Lewis and Clark graduate accused of participating in violent Atlanta riot

Atlanta Police Department booking photo of Madeleine Feola.  (Atlanta Police Department)

A 22-year-old from Spokane was among several demonstrators arrested over the weekend on suspicion of domestic terrorism after a riot in Atlanta.

According to Atlanta police, Madeleine Feola and five others began Saturday to target buildings and police vehicles.

One unoccupied police vehicle was lit on fire on Saturday, said Atlanta Police Chief Darin Schierbaum. Activists also attacked the building that houses the Atlanta Police Foundation with rocks and fireworks. No one was injured and police arrested Feola and the others within two blocks of the property destruction.

Feola’s mother, Laurie Feola, said it was “heartbreaking” for her child to be the subject of national news.

Madeleine Feola graduated from Lewis and Clark High School in 2018, according to Spokesman-Review archives. Feola then went to Oberlin College in Ohio and graduated in 2022 with a science degree.
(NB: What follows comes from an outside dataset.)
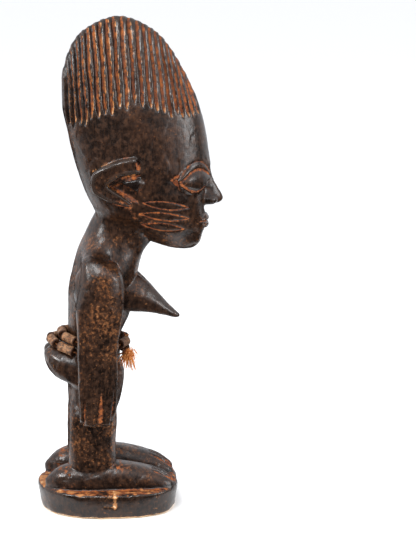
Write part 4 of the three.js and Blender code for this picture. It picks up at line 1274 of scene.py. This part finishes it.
for label, knot_place in strands.items():
    knot = point(*knot_place)
    stops = [knot]
    for name in bead_names:
        if label in name:
            centre, axis = bead_axes[name]
            if axis @ Vector(centre - Vector(stops[-1])) < 0:
                axis = -axis
            stops.append(np.array(centre - axis * (BEAD_HALF + STRING_PLAY)))
            stops.append(np.array(centre + axis * (BEAD_HALF + STRING_PLAY)))
    stops.append(knot)
    stops = np.array(stops)
    lengths = np.concatenate([[0], np.cumsum(np.linalg.norm(np.diff(stops, axis=0), axis=1))])
    reach = np.arange(0, lengths[-1], TWIST / STEPS_IN_TWIST)
    line = np.stack([np.interp(reach, lengths, stops[:, axis]) for axis in range(3)], axis=1)
    way = unit(np.gradient(line, axis=0))
    level = unit(np.cross(way, (0, 0, 1)))
    across = np.cross(level, way)

    curve = bpy.data.curves.new("string_" + label, "CURVE")
    curve.dimensions = "3D"
    curve.bevel_depth = PLY_RADIUS
    curve.bevel_resolution = 2
    curve.use_fill_caps = True
    for finish in fibre_finishes:
        curve.materials.append(finish)
    for ply in (0, math.pi):
        angle = reach / TWIST * 2 * math.pi + ply
        around = level * np.cos(angle)[:, None] + across * np.sin(angle)[:, None]
        spline(curve, line + around * PLY_RADIUS * 0.85, 1.0, RUN)

    # A hard overhand knot, pulled tight
    turn = np.linspace(0, 2 * math.pi, KNOT_STEPS, endpoint=False)
    loops = np.stack(
        [
            np.sin(turn) + 2 * np.sin(2 * turn),
            -np.sin(3 * turn) * 1.4,
            np.cos(turn) - 2 * np.cos(2 * turn),
        ],
        axis=1,
    )
    spline(curve, knot + loops / 3 * KNOT_REACH * 0.72, 2.1, RUN, closed=True)

    for way_points in loose_ends[label]:
        way_points = np.array(way_points)
        for fibre in range(FIBRES_IN_END[label]):
            along = np.linspace(0, 1, FIBRE_STEPS)
            middle = rows_at(way_points, along * (len(way_points) - 1)) * MM
            splay = chance.normal(0, 1, 3) * SPLAY
            curl = chance.uniform(0.15, 0.4) * MM
            curl = curl * np.sin(along * chance.uniform(4, 9) + chance.uniform(0, 6))
            length = chance.uniform(0.8, 1.04)
            offset = along[:, None] ** 1.2 * splay + curl[:, None] * unit(chance.normal(0, 1, 3))
            spots = knot + point(middle[:, 0], middle[:, 1], middle[:, 2]) * length + offset
            spline(curve, spots, 0.85 - 0.45 * along, LOOSE)

    tied = bpy.data.objects.new("tied_string_" + label, curve)
    bpy.context.collection.objects.link(tied)
    mesh = bpy.data.meshes.new_from_object(tied.evaluated_get(bpy.context.evaluated_depsgraph_get()))
    bpy.data.objects.remove(tied)
    tied = bpy.data.objects.new("tied_string_" + label, mesh)
    bpy.context.collection.objects.link(tied)
    mesh.polygons.foreach_set("use_smooth", [True] * len(mesh.polygons))
    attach(tied, "root")
    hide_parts("string_" + label)

# The studio: a white ground that runs out of view, an even pale sky, and three small lamps, behind the
# figure's right shoulder, in front of it and above its right side. The camera stands 1.2 m off, a little
# above.
floor_shape = bmesh.new()
bmesh.ops.create_grid(floor_shape, x_segments=1, y_segments=1, size=12)
floor_mesh = bpy.data.meshes.new("floor")
floor_shape.to_mesh(floor_mesh)
floor_shape.free()
floor = bpy.data.objects.new("floor", floor_mesh)
bpy.context.collection.objects.link(floor)
paper = bpy.data.materials.new("white_paper")
paper.use_nodes = True
paper.node_tree.nodes["Principled BSDF"].inputs["Base Color"].default_value = linear("#fbfbfa")
paper.node_tree.nodes["Principled BSDF"].inputs["Roughness"].default_value = 0.9
floor_mesh.materials.append(paper)

bpy.context.scene.view_settings.view_transform = "Standard"
sky = bpy.data.worlds.new("pale_sky")
sky.use_nodes = True
sky.node_tree.nodes["Background"].inputs["Color"].default_value = linear("#f8faff")
sky.node_tree.nodes["Background"].inputs["Strength"].default_value = 1.05
bpy.context.scene.world = sky

# Black cards stand and lie round the figure and show in reflections alone, so that polished wood stays dark
# where it faces them. A row is: name, middle, width, height, turn about X, turn about Z.
black = bpy.data.materials.new("black_card")
black.use_nodes = True
black.node_tree.nodes["Principled BSDF"].inputs["Base Color"].default_value = linear("#030303")
black.node_tree.nodes["Principled BSDF"].inputs["Specular IOR Level"].default_value = 0.0
for name, middle, wide, high, lean, turn in [
    ("card_side", (-1.6, 0, 0.5), 1.7, 1.0, 90, 90),
    ("card_back", (-1.0, 1.25, 0.5), 1.3, 1.0, 90, 39),
    ("card_side_low", (-0.77, 0.1, 0.002), 2.2, 1.45, 0, 90),
    ("card_front", (0, -1.6, 0.35), 0.8, 0.7, 90, 0),
    ("card_front_low", (0, -0.9, 0.002), 0.6, 1.4, 0, 0),
    ("card_far_low", (0.27, 0, 0.002), 0.34, 0.38, 0, 90),
    ("card_far_wide", (1.0, 0, 0.002), 2.4, 1.06, 0, 90),
    ("card_back_low", (0, 0.85, 0.002), 0.1, 1.4, 0, 0),
]:
    card_shape = bmesh.new()
    place = Matrix.Translation(middle) @ Matrix.Rotation(math.radians(turn), 4, "Z")
    place = place @ Matrix.Rotation(math.radians(lean), 4, "X") @ Matrix.Diagonal((wide, high, 1, 1))
    bmesh.ops.create_grid(card_shape, x_segments=1, y_segments=1, size=0.5, matrix=place)
    card_mesh = bpy.data.meshes.new(name)
    card_shape.to_mesh(card_mesh)
    card_shape.free()
    card_mesh.materials.append(black)
    card = bpy.data.objects.new(name, card_mesh)
    bpy.context.collection.objects.link(card)
    card.visible_camera = False
    card.visible_diffuse = False
    card.visible_shadow = False

# A row is: name, place, size and strength. Each light looks at the figure's middle.
FIGURE_MIDDLE = Vector((0, 0, 0.15))
for name, place, size, watts in [
    ("key", Vector((-0.6, 1.0, 0.85)), 0.35, 10),
    ("front", Vector((-0.5, -1.15, 0.6)), 0.4, 6),
    ("top", Vector((-0.8, 0.2, 1.2)), 0.35, 9),
]:
    lamp = bpy.data.lights.new(name, "AREA")
    lamp.size = size
    lamp.energy = watts
    light = bpy.data.objects.new(name, lamp)
    light.location = place
    light.rotation_euler = (FIGURE_MIDDLE - place).to_track_quat("-Z", "Y").to_euler()
    bpy.context.collection.objects.link(light)

CAMERA_PLACE = Vector((-1199.3, 41.9, 407.8)) * MM
CAMERA_YAW = math.radians(4.88)
CAMERA_PITCH = math.radians(12.68)
view_axis = Vector((math.cos(CAMERA_YAW), -math.sin(CAMERA_YAW), -math.tan(CAMERA_PITCH)))
lens = bpy.data.cameras.new("camera")
lens.lens = 135.5
lens.sensor_width = 36
camera = bpy.data.objects.new("camera", lens)
camera.location = CAMERA_PLACE
camera.rotation_euler = view_axis.to_track_quat("-Z", "Y").to_euler()
bpy.context.collection.objects.link(camera)
bpy.context.scene.camera = camera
Feola now goes by the name Henri Feola and identifies as a man.

Laurie Feola, who moved from her home on Spokane’s South Hill to Portland, said her son has been passionate about environmental and social justice issues since he was a teen. He has been living in Atlanta with plans to stay there.

While acknowledging that vandalism and destruction of property had occurred, Laurie Feola said her son should “absolutely not” be charged with domestic terrorism.

“My child is not alone in thinking policing needs some rethinking,” Laurie Feola said.

The protest was in response to a demonstrator who was killed last week by police in Georgia. Authorities said the demonstrator, Manuel Esteban Paez Terán, 26, who went by the name “Tortuguita,” shot and injured a state trooper while law enforcement attempted to clear protesters from the site of a proposed police training facility dubbed by activists and protesters as “Cop City.”

The occupation of the facility’s proposed location has been ongoing since 2021, in part a protest against police, but also in defense of the South River Forest, also known as the Weelaunee Forest.

Demonstrators have disputed the police version of the shooting of Terán, noting the lack of body-camera footage. The Georgia Bureau of Investigations confirmed in a statement on Monday that police were not wearing body cameras at the time of the shooting.

Police said Terán was camping in a tent in the woods and didn’t cooperate with police orders, the bureau said. The bureau said Terán fired first, shooting a state trooper in the stomach before police returned fire.

A 9 mm handgun that was legally purchased in Terán’s name in 2020 was found at the scene, the bureau said.

Several others also were arrested on suspicion of domestic terrorism during a clearing operation at the site of the development that day.

In addition to domestic terrorism, Feola also was arrested on suspicion of second-degree criminal damage, first-degree arson and interference with government property, all of which are felonies, as well as a handful of misdemeanors.